WAZ, 19.09.2014
Lars von der Gönna
 
Tenor Jonas Kaufmann singt Schlager
Startenor auf den großen Opernbühnen der Welt: Mal glänzt Jonas Kaufmann an der Met in New York mit Wagner, mal als großer Verdi-Sänger in München. Jetzt verneigt er sich vor Richard Tauber und anderen Großen, die keine Berührungsangst vor Schlager und Operette kannten. Seine neue CD heißt „Du bist die Welt für mich“.
 
Eine Zeit lang, es ist noch nicht lange her, war es für große Sänger der Opernwelt regelrecht tabu, ein melodiöses Schmuseständchen anzustimmen. Die bedauerliche Leerstelle hat mehr als einen Grund. Einerseits ließ in den 1970ern die telegene Allgegenwart der schmetternden Schocks und Rothenbergers den Rest der Branche zögern. Kenner wussten allerdings, dass ihr Stern auf den bedeutenden Bühnen der Welt längst sank. Andererseits hatte es eine entscheidende Veränderung in der Musik selbst gegeben. Waren die Schlager- und Operettenkomponisten der goldenen Ära noch erstklassige, größtenteils klassisch ausgebildete Künstler, mogelte sich später mehr und mehr rhythmische Ramschware ins Genre.
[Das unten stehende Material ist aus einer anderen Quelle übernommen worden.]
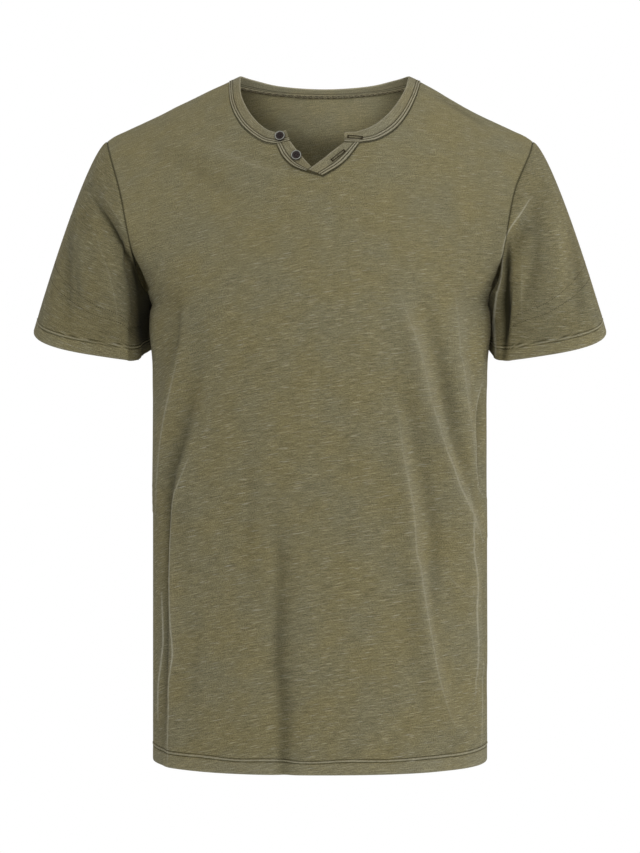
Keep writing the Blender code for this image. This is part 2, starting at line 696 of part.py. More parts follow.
def make_strips():
    """The button strip (wearer's right) and the buttonhole strip, which laps over it at the point."""
    floor_right, floor_left = np.array(NOTCH_FLOOR)
    corner_right = np.array(NECK_RIGHT[1][:2], float)
    corner_left = np.array(NECK_LEFT[1][:2], float)
    cut_right = np.linspace(corner_right, floor_right, NOTCH_CELLS + 1)
    cut_left = np.linspace(corner_left, floor_left, NOTCH_CELLS + 1)
    make_strip("button_strip", cut_right, STRIP_RIGHT_EDGE, STRIP_RIGHT_END, 0)
    make_strip("buttonhole_strip", cut_left, STRIP_LEFT_EDGE, STRIP_LEFT_END, STRIP_LAP)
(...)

„Du bist die Welt für mich“ singt Jonas Kaufmann seit dieser Woche auf dem Plattenmarkt. Das ist derzeit in. Zuletzt haben Kaufmanns Kollegen Klaus-Florian Vogt und Diana Damrau die Schneise ins Leichte ansehnlich freigegeben. Außerdem könnte der Deutschen liebster Tenor derzeit vermutlich auch das Branchenbuch von Bielefeld vertonen: Die Menschen liebten es – und lauschen.

Soll man schmettern oder schlucken?

Ja, Kaufmann ist in starker Form, das muss man bei seinem üppigen Pensum von Wagner bis Puccini an ersten Opernbühnen schon sagen – und doch hat er sich Zeit genommen für dieses Bekenntnis zu einer anderen Art von Musik. Operetten-Arien, Tonfilmschlager. Soll man schmettern oder schlucken, wenn deren Texte Frauen (mit Strohspielzeug vergleichend) „Diwanpüppchen“ nennen? So etwas sexistisch zu nennen ist wohl nicht allein Aufgabe von Alice Schwarzer: „Wenn man sie niederlegt, macht sie die Augen zu, genau wie du!“

Ja, wenn die Melodien nicht so grandios eingängig wäre, könnte man glatt einen Bogen machen. Aber wie raffiniert und mit welchem kompositorischen Können Paul Abraham, Ralph Benatzky („Es muss was Wunderbares sein“), Hans May („Ein Lied geht um die Welt“) Liebesseufzer zu Musik machten, das hat an Charisma bis heute nichts eingebüßt. Und so hören wir den modernen (Kauf-)Mann mit einer (fast) unwiderstehlichen Hommage an Unterhaltungsmusik des frühen 20. Jahrhunderts. Blaues Himmelbett, Himmelszelt, Mondenschein, Sonnenschein: Womit man sich eben tirilierend tröstete vor dem Krieg, nach dem Krieg, vor dem nächsten Krieg...

Keckes wie Kavalierstöne: beides ist gefragt

Kaufmanns Stimme geht gut auf in jener Klangwelt, die der Kehle Keckes wie Kavalierstöne abverlangt. Über seine gaumige Mittellage, die Garstige frech „Knödeln“ nennen, ist viel gesagt worden. Klug aber nimmt er sich zurück, wenn „Im Traum“ zunächst eher leichter Schlagertenor gefragt ist, ehe er in den letzten Takten sein traumschönes Piano aktiviert, schwerelos, überirdisch. Mitunter hätte man Kaufmann Arrangements gewünscht, die weniger auf Ulk-Akustik bauen als hier Andreas Tarkmann. Berlins Rundfunksinfonieorchester unter Jochen Rieder eskortiert mal seidig, mal (zu) schmissig.

Dass dieser vom Erfolg so beschenkte Mensch ein Album herzigster Liebeserklärungen abgibt im Jahr seiner Trennung von Ehefrau Margarete, lässt sich beim schwelgendsten Hören seltsamerweise nicht ganz wegdenken. Schein und Sein versöhnen eben auch Schlager nicht grenzenlos.